** Begin RECORDS PROVIDED **

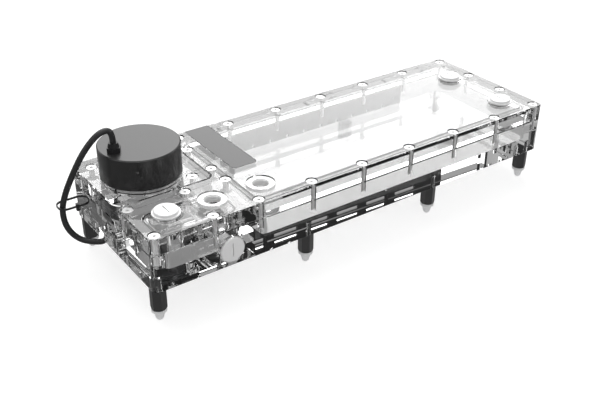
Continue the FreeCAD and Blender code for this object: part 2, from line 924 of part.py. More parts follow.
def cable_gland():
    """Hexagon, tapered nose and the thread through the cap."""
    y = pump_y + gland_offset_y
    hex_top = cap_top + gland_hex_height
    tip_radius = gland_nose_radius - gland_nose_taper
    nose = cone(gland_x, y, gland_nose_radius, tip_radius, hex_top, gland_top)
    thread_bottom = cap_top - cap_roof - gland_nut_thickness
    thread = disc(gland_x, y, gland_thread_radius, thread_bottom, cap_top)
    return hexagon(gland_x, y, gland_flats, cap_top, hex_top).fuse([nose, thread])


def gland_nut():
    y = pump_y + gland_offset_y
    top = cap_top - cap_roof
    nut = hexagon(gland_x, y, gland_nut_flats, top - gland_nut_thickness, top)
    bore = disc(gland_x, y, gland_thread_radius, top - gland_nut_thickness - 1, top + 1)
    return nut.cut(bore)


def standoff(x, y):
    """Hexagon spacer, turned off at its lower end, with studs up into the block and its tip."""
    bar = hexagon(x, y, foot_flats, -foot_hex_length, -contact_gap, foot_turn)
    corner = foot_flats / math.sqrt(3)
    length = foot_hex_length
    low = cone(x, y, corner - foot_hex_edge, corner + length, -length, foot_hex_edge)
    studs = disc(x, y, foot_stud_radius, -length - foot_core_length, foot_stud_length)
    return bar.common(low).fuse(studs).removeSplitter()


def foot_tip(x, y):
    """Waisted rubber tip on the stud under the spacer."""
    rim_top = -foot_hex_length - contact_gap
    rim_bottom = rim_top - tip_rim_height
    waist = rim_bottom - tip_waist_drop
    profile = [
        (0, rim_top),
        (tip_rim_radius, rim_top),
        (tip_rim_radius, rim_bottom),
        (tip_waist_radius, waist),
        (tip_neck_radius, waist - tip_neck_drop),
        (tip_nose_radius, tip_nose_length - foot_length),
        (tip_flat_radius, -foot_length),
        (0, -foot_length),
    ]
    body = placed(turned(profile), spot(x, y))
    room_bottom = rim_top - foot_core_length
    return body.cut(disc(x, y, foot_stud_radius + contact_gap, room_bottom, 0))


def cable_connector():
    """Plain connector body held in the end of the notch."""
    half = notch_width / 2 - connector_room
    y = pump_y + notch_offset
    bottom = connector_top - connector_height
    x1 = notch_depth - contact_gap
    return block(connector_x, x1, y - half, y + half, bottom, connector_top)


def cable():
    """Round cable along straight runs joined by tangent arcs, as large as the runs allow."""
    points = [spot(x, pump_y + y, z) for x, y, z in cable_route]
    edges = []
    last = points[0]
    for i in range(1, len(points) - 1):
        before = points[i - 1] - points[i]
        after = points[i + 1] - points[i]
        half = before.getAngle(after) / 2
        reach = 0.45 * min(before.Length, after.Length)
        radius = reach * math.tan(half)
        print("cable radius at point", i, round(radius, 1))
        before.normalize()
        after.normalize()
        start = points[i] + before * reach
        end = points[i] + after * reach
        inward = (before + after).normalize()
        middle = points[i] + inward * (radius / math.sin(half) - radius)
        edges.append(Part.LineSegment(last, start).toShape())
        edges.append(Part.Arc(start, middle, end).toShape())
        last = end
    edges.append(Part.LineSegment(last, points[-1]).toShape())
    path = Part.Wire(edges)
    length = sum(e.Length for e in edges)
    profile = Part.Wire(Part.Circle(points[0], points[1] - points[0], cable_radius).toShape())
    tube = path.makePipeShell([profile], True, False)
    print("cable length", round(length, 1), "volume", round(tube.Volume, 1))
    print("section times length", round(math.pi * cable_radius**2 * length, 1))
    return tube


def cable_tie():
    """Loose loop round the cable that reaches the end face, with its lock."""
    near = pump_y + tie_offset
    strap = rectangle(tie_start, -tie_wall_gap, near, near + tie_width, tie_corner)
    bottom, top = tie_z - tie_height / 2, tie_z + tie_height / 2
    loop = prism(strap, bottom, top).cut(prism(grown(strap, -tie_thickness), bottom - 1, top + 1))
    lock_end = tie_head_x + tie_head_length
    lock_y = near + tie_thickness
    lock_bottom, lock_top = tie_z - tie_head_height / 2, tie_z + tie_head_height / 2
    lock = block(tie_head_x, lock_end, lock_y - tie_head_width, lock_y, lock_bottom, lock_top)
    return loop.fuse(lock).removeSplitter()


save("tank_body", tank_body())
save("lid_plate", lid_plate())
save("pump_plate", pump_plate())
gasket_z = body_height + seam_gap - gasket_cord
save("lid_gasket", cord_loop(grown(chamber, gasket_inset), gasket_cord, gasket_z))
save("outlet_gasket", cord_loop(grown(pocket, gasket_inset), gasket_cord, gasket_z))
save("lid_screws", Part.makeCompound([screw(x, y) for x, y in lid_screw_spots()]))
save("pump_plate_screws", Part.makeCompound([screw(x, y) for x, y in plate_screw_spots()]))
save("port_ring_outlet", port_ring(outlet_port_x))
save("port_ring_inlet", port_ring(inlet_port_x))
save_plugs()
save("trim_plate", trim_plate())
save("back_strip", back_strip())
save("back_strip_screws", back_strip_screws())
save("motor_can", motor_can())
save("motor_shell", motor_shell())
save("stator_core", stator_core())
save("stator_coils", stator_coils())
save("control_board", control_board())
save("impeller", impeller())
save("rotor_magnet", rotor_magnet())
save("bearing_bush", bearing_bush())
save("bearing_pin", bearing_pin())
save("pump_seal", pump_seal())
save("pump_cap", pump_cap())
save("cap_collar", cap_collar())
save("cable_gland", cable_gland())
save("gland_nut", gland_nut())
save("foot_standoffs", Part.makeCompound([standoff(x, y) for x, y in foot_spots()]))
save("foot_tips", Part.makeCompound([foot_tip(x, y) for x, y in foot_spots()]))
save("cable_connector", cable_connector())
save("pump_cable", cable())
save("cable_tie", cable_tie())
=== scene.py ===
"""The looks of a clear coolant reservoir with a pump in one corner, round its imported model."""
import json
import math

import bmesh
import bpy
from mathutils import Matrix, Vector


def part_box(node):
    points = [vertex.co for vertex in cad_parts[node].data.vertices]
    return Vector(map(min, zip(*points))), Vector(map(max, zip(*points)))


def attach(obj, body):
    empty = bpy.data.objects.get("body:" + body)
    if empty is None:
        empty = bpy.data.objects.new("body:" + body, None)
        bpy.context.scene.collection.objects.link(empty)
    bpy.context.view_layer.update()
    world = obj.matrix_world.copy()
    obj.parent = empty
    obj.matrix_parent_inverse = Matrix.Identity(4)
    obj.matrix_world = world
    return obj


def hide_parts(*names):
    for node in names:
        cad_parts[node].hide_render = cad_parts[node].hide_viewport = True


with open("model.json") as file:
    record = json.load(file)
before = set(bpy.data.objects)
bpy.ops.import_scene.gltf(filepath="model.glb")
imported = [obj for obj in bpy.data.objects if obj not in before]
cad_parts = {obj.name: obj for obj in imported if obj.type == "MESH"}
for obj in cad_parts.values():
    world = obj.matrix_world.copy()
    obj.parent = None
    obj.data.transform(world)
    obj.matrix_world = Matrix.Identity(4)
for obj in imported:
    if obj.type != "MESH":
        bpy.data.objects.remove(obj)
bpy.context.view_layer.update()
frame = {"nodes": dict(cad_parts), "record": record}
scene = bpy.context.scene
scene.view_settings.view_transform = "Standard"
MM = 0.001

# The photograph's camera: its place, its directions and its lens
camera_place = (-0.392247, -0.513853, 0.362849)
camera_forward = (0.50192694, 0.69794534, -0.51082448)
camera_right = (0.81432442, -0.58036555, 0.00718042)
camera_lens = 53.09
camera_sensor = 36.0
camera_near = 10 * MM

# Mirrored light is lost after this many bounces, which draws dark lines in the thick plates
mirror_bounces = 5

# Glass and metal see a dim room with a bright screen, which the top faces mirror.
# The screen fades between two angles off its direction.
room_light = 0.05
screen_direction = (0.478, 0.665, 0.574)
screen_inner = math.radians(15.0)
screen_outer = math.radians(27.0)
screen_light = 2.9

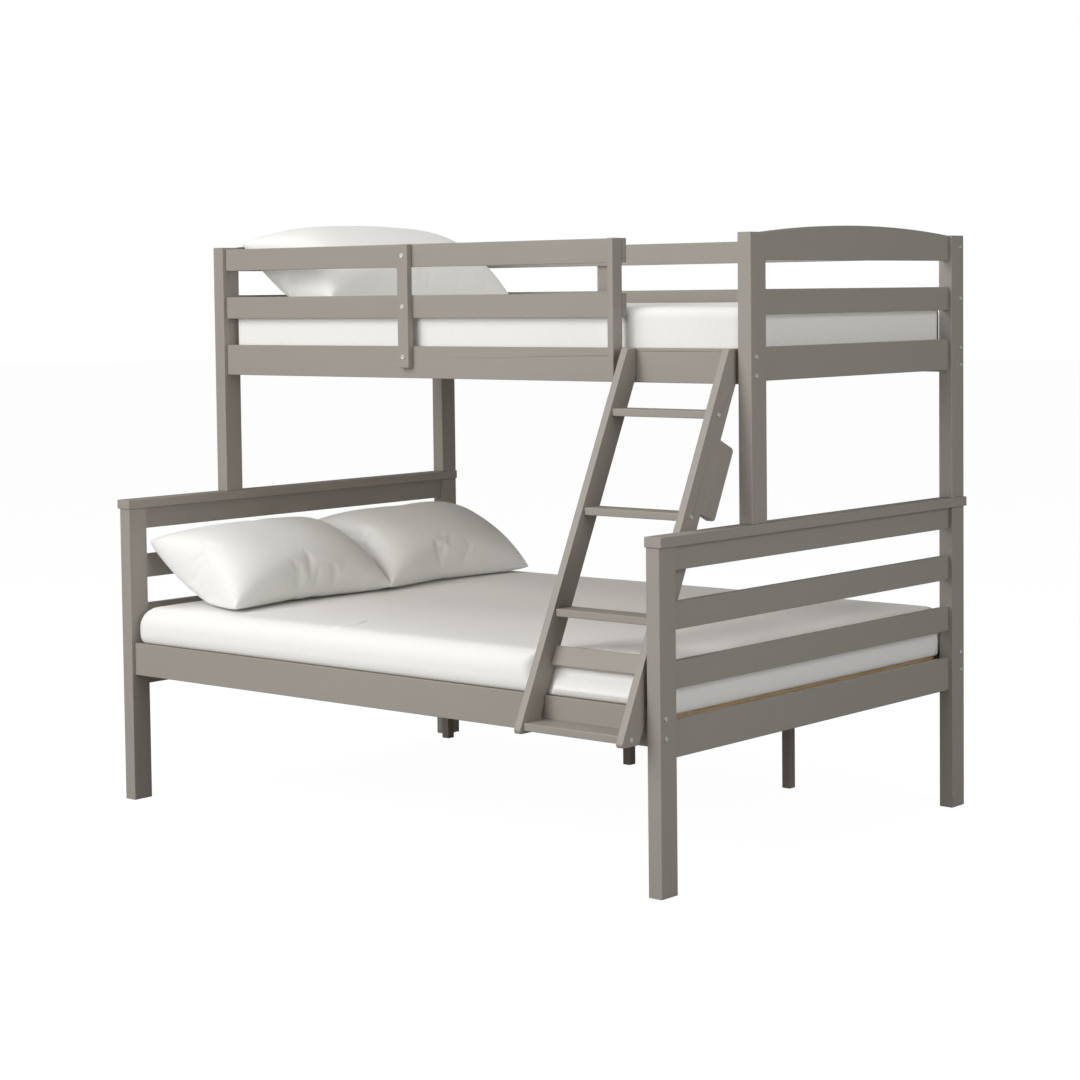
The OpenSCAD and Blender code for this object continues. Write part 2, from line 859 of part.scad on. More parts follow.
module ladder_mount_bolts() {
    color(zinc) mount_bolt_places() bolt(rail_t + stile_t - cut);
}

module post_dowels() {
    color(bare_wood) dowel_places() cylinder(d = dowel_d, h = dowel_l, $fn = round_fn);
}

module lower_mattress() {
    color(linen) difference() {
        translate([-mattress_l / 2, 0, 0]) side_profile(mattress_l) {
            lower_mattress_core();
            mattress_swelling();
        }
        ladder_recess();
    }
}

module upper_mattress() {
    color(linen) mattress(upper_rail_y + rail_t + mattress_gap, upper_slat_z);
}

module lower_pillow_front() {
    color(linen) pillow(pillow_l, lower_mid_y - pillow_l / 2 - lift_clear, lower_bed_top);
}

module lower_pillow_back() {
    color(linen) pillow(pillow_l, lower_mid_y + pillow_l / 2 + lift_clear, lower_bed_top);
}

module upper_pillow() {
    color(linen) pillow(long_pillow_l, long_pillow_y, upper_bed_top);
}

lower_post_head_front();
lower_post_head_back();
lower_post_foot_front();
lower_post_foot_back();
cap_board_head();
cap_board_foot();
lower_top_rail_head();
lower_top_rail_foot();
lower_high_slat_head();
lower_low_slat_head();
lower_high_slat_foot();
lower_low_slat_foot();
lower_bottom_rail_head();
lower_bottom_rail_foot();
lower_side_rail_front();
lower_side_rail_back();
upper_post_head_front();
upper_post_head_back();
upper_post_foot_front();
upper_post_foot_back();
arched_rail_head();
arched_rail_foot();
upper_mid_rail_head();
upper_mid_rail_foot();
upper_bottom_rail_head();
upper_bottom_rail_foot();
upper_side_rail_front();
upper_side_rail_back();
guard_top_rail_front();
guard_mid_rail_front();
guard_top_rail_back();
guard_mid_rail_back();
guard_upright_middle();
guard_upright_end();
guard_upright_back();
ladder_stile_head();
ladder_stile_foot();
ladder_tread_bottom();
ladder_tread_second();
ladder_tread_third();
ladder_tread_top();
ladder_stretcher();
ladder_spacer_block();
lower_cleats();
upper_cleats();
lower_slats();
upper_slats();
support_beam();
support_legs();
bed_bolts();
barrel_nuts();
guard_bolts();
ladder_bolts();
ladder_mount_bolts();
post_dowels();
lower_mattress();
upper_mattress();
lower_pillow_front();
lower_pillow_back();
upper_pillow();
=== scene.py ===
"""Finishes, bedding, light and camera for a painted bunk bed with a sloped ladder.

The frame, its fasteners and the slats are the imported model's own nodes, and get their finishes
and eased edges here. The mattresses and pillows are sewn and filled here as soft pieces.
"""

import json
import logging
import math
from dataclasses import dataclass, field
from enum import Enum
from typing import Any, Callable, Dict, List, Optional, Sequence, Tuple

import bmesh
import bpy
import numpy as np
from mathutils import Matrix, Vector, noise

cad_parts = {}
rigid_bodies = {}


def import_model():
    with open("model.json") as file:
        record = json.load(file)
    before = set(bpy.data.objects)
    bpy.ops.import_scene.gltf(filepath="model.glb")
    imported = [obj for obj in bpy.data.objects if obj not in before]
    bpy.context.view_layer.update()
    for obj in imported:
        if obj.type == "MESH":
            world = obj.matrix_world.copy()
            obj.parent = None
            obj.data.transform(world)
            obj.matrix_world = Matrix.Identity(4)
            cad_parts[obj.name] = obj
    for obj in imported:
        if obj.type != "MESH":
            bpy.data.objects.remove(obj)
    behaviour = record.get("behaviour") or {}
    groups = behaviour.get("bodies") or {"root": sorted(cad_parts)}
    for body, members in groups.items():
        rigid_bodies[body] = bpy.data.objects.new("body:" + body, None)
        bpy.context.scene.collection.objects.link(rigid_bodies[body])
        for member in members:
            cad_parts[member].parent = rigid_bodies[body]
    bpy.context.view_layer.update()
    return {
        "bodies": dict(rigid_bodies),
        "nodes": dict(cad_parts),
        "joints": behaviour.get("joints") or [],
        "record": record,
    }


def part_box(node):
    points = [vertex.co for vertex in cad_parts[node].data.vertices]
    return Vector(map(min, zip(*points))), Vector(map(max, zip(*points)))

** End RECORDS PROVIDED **

STATED GOAL » Scan the lines for the string "More". Copy out each line that matches.

WRITTEN SOLUTION »
Continue the FreeCAD and Blender code for this object: part 2, from line 924 of part.py. More parts follow.
The OpenSCAD and Blender code for this object continues. Write part 2, from line 859 of part.scad on. More parts follow.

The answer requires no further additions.